_Aim_:
Transcribe the entries below exactly.

______________________________

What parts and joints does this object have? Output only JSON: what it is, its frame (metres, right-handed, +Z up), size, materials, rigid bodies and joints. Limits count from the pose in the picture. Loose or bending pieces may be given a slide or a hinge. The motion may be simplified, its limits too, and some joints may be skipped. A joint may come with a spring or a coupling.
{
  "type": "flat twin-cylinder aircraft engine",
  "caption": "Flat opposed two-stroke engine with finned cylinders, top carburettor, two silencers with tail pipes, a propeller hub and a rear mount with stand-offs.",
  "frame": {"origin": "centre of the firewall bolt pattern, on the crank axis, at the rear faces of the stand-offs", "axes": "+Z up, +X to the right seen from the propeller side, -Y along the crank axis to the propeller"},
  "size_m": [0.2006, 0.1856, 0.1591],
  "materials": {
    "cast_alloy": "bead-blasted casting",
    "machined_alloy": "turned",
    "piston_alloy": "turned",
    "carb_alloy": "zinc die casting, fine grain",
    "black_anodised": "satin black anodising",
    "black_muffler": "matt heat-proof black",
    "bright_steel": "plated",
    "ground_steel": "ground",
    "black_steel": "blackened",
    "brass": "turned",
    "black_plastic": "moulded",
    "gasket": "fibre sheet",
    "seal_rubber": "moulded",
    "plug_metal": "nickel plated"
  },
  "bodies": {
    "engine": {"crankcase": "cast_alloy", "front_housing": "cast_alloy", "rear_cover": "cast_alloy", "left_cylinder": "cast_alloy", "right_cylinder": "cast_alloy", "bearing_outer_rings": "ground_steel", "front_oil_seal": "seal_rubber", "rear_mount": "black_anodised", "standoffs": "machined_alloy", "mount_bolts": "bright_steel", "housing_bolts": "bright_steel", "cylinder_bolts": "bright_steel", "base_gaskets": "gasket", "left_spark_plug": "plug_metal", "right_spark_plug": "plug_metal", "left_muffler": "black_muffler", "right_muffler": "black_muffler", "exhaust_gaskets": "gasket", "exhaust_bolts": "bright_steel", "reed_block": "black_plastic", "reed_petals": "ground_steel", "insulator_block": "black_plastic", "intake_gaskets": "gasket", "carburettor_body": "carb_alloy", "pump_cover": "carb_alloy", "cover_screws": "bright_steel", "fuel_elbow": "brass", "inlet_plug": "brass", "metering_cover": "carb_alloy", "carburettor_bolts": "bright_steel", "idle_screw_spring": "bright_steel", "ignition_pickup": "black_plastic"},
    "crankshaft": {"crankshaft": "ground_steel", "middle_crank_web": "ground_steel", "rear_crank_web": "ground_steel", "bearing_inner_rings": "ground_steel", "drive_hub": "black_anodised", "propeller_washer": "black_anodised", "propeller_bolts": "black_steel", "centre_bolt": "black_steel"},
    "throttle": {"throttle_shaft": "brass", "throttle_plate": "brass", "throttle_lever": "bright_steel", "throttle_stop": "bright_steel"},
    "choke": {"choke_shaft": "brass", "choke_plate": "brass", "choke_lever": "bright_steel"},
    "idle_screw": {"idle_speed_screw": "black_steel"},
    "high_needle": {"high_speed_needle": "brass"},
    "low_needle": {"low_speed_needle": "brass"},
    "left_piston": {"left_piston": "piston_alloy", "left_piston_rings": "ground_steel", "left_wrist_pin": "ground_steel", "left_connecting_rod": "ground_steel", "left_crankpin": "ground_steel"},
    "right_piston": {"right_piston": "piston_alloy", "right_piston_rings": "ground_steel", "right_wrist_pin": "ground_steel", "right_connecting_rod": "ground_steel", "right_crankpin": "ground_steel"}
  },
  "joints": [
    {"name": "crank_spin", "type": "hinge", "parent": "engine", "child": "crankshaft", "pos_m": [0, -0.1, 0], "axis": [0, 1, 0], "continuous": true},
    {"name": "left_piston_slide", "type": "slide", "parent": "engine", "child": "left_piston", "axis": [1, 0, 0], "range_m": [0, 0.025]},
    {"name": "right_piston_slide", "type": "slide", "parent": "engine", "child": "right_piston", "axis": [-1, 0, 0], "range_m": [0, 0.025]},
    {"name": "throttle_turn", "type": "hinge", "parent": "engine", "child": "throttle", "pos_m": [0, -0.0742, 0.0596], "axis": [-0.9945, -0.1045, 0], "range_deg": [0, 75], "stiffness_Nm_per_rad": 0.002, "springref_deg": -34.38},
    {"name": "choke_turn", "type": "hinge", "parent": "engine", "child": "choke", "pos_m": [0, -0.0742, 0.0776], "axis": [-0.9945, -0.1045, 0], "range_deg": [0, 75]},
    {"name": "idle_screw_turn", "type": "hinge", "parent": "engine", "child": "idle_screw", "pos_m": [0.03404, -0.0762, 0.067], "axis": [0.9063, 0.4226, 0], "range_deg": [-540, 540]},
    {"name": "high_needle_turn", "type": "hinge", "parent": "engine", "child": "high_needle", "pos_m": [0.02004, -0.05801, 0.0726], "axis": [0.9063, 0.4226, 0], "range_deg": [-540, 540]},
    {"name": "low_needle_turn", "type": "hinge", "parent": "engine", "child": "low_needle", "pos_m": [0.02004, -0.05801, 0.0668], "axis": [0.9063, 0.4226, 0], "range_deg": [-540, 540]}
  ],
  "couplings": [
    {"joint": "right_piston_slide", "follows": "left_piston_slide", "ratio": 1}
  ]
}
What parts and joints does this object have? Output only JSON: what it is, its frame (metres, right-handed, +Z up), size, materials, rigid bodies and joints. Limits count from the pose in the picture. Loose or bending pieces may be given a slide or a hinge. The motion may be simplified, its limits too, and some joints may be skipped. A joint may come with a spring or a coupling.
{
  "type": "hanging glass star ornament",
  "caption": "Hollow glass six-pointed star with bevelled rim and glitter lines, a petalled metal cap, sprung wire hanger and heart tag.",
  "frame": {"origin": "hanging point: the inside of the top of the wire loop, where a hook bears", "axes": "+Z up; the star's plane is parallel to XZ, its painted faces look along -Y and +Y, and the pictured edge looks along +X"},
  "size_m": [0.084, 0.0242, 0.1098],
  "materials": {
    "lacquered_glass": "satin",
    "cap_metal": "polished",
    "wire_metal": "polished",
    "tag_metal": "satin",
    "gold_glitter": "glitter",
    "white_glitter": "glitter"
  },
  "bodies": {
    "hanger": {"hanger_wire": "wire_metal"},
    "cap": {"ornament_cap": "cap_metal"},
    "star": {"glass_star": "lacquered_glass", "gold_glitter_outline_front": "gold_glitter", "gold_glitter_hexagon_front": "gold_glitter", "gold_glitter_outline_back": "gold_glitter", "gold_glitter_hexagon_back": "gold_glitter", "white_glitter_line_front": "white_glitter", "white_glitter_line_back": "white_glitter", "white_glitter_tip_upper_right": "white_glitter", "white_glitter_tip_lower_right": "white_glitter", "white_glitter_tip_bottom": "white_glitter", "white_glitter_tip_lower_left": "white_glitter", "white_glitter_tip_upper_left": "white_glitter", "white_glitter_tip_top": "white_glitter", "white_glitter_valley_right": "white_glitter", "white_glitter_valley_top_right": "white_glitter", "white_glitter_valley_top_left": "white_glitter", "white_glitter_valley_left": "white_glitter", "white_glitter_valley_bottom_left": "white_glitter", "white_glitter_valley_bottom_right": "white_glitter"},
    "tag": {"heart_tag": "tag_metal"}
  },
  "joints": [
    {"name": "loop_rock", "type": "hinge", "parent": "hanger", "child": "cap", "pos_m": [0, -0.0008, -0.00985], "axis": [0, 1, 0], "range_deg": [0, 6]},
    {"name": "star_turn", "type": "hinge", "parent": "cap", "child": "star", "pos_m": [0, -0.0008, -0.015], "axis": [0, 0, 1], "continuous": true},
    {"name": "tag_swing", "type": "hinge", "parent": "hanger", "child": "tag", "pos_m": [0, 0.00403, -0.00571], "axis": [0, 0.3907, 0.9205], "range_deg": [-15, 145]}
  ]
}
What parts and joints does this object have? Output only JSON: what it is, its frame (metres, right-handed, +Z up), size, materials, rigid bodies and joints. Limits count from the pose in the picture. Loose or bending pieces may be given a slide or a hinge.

______________________________

_Task response_:
What parts and joints does this object have? Output only JSON: what it is, its frame (metres, right-handed, +Z up), size, materials, rigid bodies and joints. Limits count from the pose in the picture. Loose or bending pieces may be given a slide or a hinge. The motion may be simplified, its limits too, and some joints may be skipped. A joint may come with a spring or a coupling.
{
  "type": "flat twin-cylinder aircraft engine",
  "caption": "Flat opposed two-stroke engine with finned cylinders, top carburettor, two silencers with tail pipes, a propeller hub and a rear mount with stand-offs.",
  "frame": {"origin": "centre of the firewall bolt pattern, on the crank axis, at the rear faces of the stand-offs", "axes": "+Z up, +X to the right seen from the propeller side, -Y along the crank axis to the propeller"},
  "size_m": [0.2006, 0.1856, 0.1591],
  "materials": {
    "cast_alloy": "bead-blasted casting",
    "machined_alloy": "turned",
    "piston_alloy": "turned",
    "carb_alloy": "zinc die casting, fine grain",
    "black_anodised": "satin black anodising",
    "black_muffler": "matt heat-proof black",
    "bright_steel": "plated",
    "ground_steel": "ground",
    "black_steel": "blackened",
    "brass": "turned",
    "black_plastic": "moulded",
    "gasket": "fibre sheet",
    "seal_rubber": "moulded",
    "plug_metal": "nickel plated"
  },
  "bodies": {
    "engine": {"crankcase": "cast_alloy", "front_housing": "cast_alloy", "rear_cover": "cast_alloy", "left_cylinder": "cast_alloy", "right_cylinder": "cast_alloy", "bearing_outer_rings": "ground_steel", "front_oil_seal": "seal_rubber", "rear_mount": "black_anodised", "standoffs": "machined_alloy", "mount_bolts": "bright_steel", "housing_bolts": "bright_steel", "cylinder_bolts": "bright_steel", "base_gaskets": "gasket", "left_spark_plug": "plug_metal", "right_spark_plug": "plug_metal", "left_muffler": "black_muffler", "right_muffler": "black_muffler", "exhaust_gaskets": "gasket", "exhaust_bolts": "bright_steel", "reed_block": "black_plastic", "reed_petals": "ground_steel", "insulator_block": "black_plastic", "intake_gaskets": "gasket", "carburettor_body": "carb_alloy", "pump_cover": "carb_alloy", "cover_screws": "bright_steel", "fuel_elbow": "brass", "inlet_plug": "brass", "metering_cover": "carb_alloy", "carburettor_bolts": "bright_steel", "idle_screw_spring": "bright_steel", "ignition_pickup": "black_plastic"},
    "crankshaft": {"crankshaft": "ground_steel", "middle_crank_web": "ground_steel", "rear_crank_web": "ground_steel", "bearing_inner_rings": "ground_steel", "drive_hub": "black_anodised", "propeller_washer": "black_anodised", "propeller_bolts": "black_steel", "centre_bolt": "black_steel"},
    "throttle": {"throttle_shaft": "brass", "throttle_plate": "brass", "throttle_lever": "bright_steel", "throttle_stop": "bright_steel"},
    "choke": {"choke_shaft": "brass", "choke_plate": "brass", "choke_lever": "bright_steel"},
    "idle_screw": {"idle_speed_screw": "black_steel"},
    "high_needle": {"high_speed_needle": "brass"},
    "low_needle": {"low_speed_needle": "brass"},
    "left_piston": {"left_piston": "piston_alloy", "left_piston_rings": "ground_steel", "left_wrist_pin": "ground_steel", "left_connecting_rod": "ground_steel", "left_crankpin": "ground_steel"},
    "right_piston": {"right_piston": "piston_alloy", "right_piston_rings": "ground_steel", "right_wrist_pin": "ground_steel", "right_connecting_rod": "ground_steel", "right_crankpin": "ground_steel"}
  },
  "joints": [
    {"name": "crank_spin", "type": "hinge", "parent": "engine", "child": "crankshaft", "pos_m": [0, -0.1, 0], "axis": [0, 1, 0], "continuous": true},
    {"name": "left_piston_slide", "type": "slide", "parent": "engine", "child": "left_piston", "axis": [1, 0, 0], "range_m": [0, 0.025]},
    {"name": "right_piston_slide", "type": "slide", "parent": "engine", "child": "right_piston", "axis": [-1, 0, 0], "range_m": [0, 0.025]},
    {"name": "throttle_turn", "type": "hinge", "parent": "engine", "child": "throttle", "pos_m": [0, -0.0742, 0.0596], "axis": [-0.9945, -0.1045, 0], "range_deg": [0, 75], "stiffness_Nm_per_rad": 0.002, "springref_deg": -34.38},
    {"name": "choke_turn", "type": "hinge", "parent": "engine", "child": "choke", "pos_m": [0, -0.0742, 0.0776], "axis": [-0.9945, -0.1045, 0], "range_deg": [0, 75]},
    {"name": "idle_screw_turn", "type": "hinge", "parent": "engine", "child": "idle_screw", "pos_m": [0.03404, -0.0762, 0.067], "axis": [0.9063, 0.4226, 0], "range_deg": [-540, 540]},
    {"name": "high_needle_turn", "type": "hinge", "parent": "engine", "child": "high_needle", "pos_m": [0.02004, -0.05801, 0.0726], "axis": [0.9063, 0.4226, 0], "range_deg": [-540, 540]},
    {"name": "low_needle_turn", "type": "hinge", "parent": "engine", "child": "low_needle", "pos_m": [0.02004, -0.05801, 0.0668], "axis": [0.9063, 0.4226, 0], "range_deg": [-540, 540]}
  ],
  "couplings": [
    {"joint": "right_piston_slide", "follows": "left_piston_slide", "ratio": 1}
  ]
}
What parts and joints does this object have? Output only JSON: what it is, its frame (metres, right-handed, +Z up), size, materials, rigid bodies and joints. Limits count from the pose in the picture. Loose or bending pieces may be given a slide or a hinge. The motion may be simplified, its limits too, and some joints may be skipped. A joint may come with a spring or a coupling.
{
  "type": "hanging glass star ornament",
  "caption": "Hollow glass six-pointed star with bevelled rim and glitter lines, a petalled metal cap, sprung wire hanger and heart tag.",
  "frame": {"origin": "hanging point: the inside of the top of the wire loop, where a hook bears", "axes": "+Z up; the star's plane is parallel to XZ, its painted faces look along -Y and +Y, and the pictured edge looks along +X"},
  "size_m": [0.084, 0.0242, 0.1098],
  "materials": {
    "lacquered_glass": "satin",
    "cap_metal": "polished",
    "wire_metal": "polished",
    "tag_metal": "satin",
    "gold_glitter": "glitter",
    "white_glitter": "glitter"
  },
  "bodies": {
    "hanger": {"hanger_wire": "wire_metal"},
    "cap": {"ornament_cap": "cap_metal"},
    "star": {"glass_star": "lacquered_glass", "gold_glitter_outline_front": "gold_glitter", "gold_glitter_hexagon_front": "gold_glitter", "gold_glitter_outline_back": "gold_glitter", "gold_glitter_hexagon_back": "gold_glitter", "white_glitter_line_front": "white_glitter", "white_glitter_line_back": "white_glitter", "white_glitter_tip_upper_right": "white_glitter", "white_glitter_tip_lower_right": "white_glitter", "white_glitter_tip_bottom": "white_glitter", "white_glitter_tip_lower_left": "white_glitter", "white_glitter_tip_upper_left": "white_glitter", "white_glitter_tip_top": "white_glitter", "white_glitter_valley_right": "white_glitter", "white_glitter_valley_top_right": "white_glitter", "white_glitter_valley_top_left": "white_glitter", "white_glitter_valley_left": "white_glitter", "white_glitter_valley_bottom_left": "white_glitter", "white_glitter_valley_bottom_right": "white_glitter"},
    "tag": {"heart_tag": "tag_metal"}
  },
  "joints": [
    {"name": "loop_rock", "type": "hinge", "parent": "hanger", "child": "cap", "pos_m": [0, -0.0008, -0.00985], "axis": [0, 1, 0], "range_deg": [0, 6]},
    {"name": "star_turn", "type": "hinge", "parent": "cap", "child": "star", "pos_m": [0, -0.0008, -0.015], "axis": [0, 0, 1], "continuous": true},
    {"name": "tag_swing", "type": "hinge", "parent": "hanger", "child": "tag", "pos_m": [0, 0.00403, -0.00571], "axis": [0, 0.3907, 0.9205], "range_deg": [-15, 145]}
  ]
}
What parts and joints does this object have? Output only JSON: what it is, its frame (metres, right-handed, +Z up), size, materials, rigid bodies and joints. Limits count from the pose in the picture. Loose or bending pieces may be given a slide or a hinge.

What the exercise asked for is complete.